1. Open sets
Definition:
A subset U of a metric space (M, d) is called open if for any point x in U, there exists a real number ε > 0 such that any point y satisfying d(x, y) < ε belongs to U.
Equivalently, U is open if every point in U has a neighborhood contained in U.
可以理解為,對於開集合 U 當中的每一個元素 x ,與 x 夠靠近的點也都落在 U 裡面。
也就是,以任意元素 x 為圓心,都可以畫出一個小圓圈(半徑可以是任意小的正數),
這個小圓圈整個落在 U 裡面。
用此定義來檢查我們熟悉的開/閉區間:
(0,1) 開區間是一個開集合,[0,1] 閉區間卻不是一個開集合。
對於 [0,1] 裡的元素 1 ,無論選擇的半徑有多小,畫出來的 neighborhood 都不可能整個落在 [0,1] 裡面
(右半邊一定超出 [0,1] )
要注意的是,「不是開集合」不代表一定是閉集合。
2. Closed sets
Definition1 :
A closed set is a set that contains all its limit points.
Definition2 :
A closed set is a set whose complement is an open set.

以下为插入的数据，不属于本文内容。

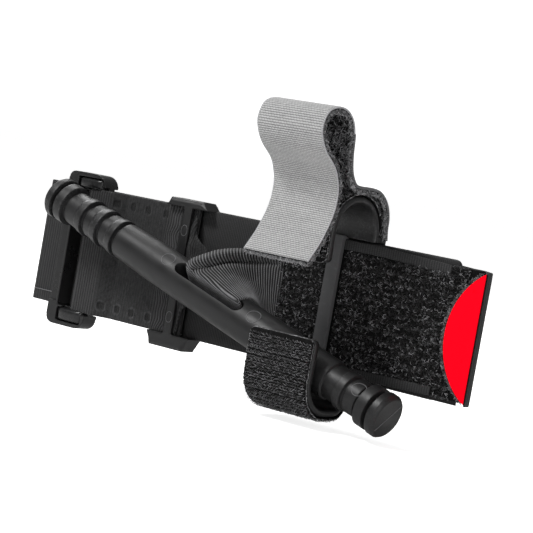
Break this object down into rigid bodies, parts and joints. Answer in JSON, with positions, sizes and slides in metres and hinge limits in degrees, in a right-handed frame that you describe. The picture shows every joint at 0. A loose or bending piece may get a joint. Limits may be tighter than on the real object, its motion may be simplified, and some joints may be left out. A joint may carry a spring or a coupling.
{
  "type": "windlass tourniquet",
  "caption": "Limb tourniquet stowed flat: black webbing with a plastic rod, clip, plate and buckle, a grey time strap and a red tip.",
  "frame": {"origin": "on the stowed band's back face, at the band's middle line, straight behind the middle of the windlass slot", "axes": "+X along the band from the buckle to the red tip, +Z across the band towards the time strap, -Y out of the band's front, where the windlass lies"},
  "size_m": [0.1689, 0.0405, 0.0843],
  "materials": {
    "moulded_nylon": "fine moulded texture",
    "webbing": "ribbed nylon webbing",
    "loop_pile": "napped loop pile",
    "hook_tape": "rows of small hooks",
    "time_strap_tape": "plain woven face",
    "red_tip_cloth": "smooth woven face"
  },
  "bodies": {
    "band": {"base_plate": "moulded_nylon", "windlass_clip": "moulded_nylon", "buckle_strap": "webbing", "sheath_rear_ply": "webbing", "sheath_pile_ply": "loop_pile", "stowed_band": "webbing", "windlass_strap_right": "webbing", "windlass_strap_left": "webbing", "hook_tape_upper": "hook_tape", "hook_tape_lower": "hook_tape", "time_strap_base": "time_strap_tape"},
    "windlass": {"windlass_rod": "moulded_nylon", "windlass_strap_loop": "webbing"},
    "buckle": {"buckle": "moulded_nylon"},
    "time_strap_riser": {"time_strap_riser": "time_strap_tape"},
    "time_strap_flap": {"time_strap_flap": "time_strap_tape"},
    "tip": {"tail_tip": "webbing", "red_tip": "red_tip_cloth"}
  },
  "joints": [
    {"name": "windlass_turn", "type": "hinge", "parent": "band", "child": "windlass", "pos_m": [0.0006, -0.0176, -0.00515], "axis": [0, -1, 0], "range_deg": [0, 41]},
    {"name": "buckle_swing", "type": "hinge", "parent": "band", "child": "buckle", "pos_m": [-0.0578, -0.0072, 0], "axis": [0, 0, 1], "range_deg": [-6, 3.5]},
    {"name": "time_strap_lift", "type": "hinge", "parent": "band", "child": "time_strap_riser", "pos_m": [0.035, -0.0196, 0.0342], "axis": [-1, 0, 0], "range_deg": [0, 100]},
    {"name": "time_strap_open", "type": "hinge", "parent": "time_strap_riser", "child": "time_strap_flap", "pos_m": [0.035, -0.0317, 0.0536], "axis": [-1, 0, 0], "range_deg": [0, 150]},
    {"name": "tip_peel", "type": "hinge", "parent": "band", "child": "tip", "pos_m": [0.08295, -0.00825, 0], "axis": [0, 0, 1], "range_deg": [0, 120]}
  ]
}
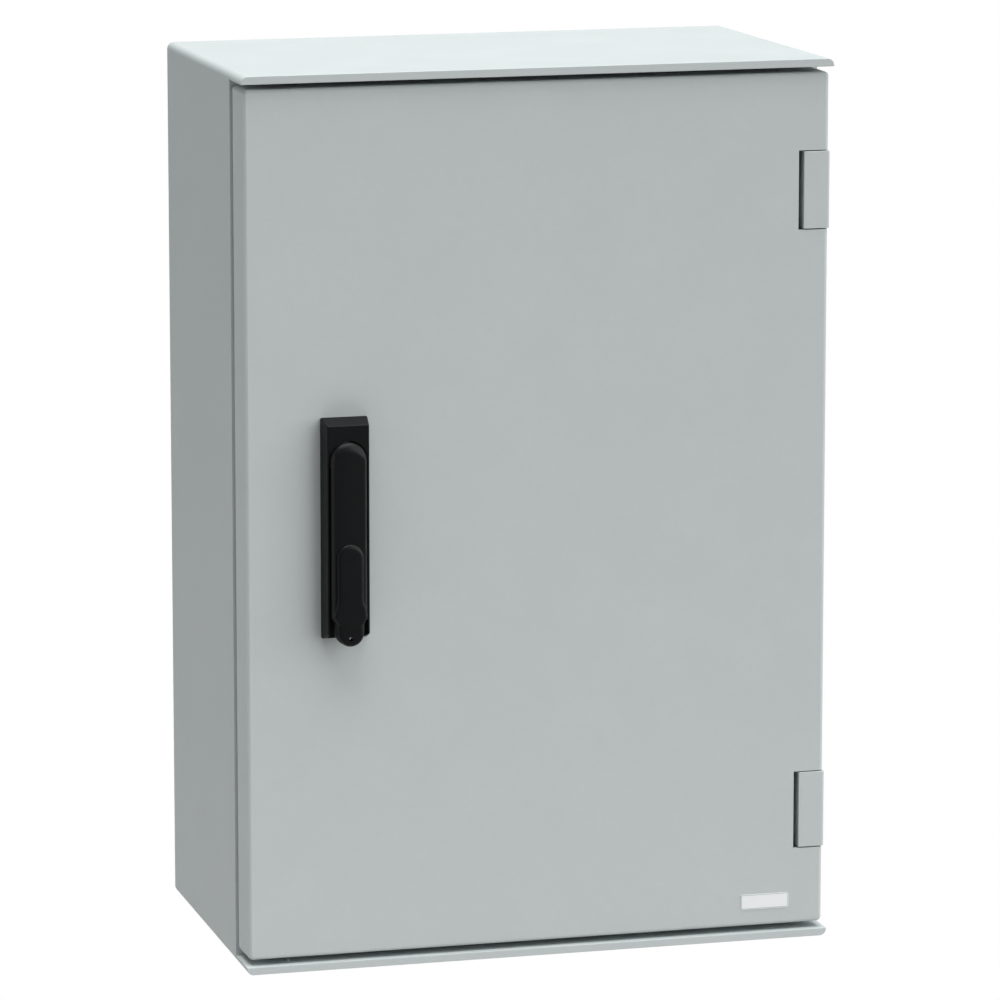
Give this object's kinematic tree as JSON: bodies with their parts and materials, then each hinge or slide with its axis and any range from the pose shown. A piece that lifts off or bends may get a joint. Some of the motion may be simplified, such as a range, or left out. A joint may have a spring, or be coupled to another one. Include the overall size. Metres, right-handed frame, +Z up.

Note: A point x is a limit point (cluster point/accumulation point) of the set S if every neighborhood of x contains at least one point of S different from x itself.
3. Clopen sets
A clopen set is both open and closed.
Example: The empty set; the whole space X
4. Some sets are neither open nor closed.
Example: The half-open interval [0,1) in the real numbers.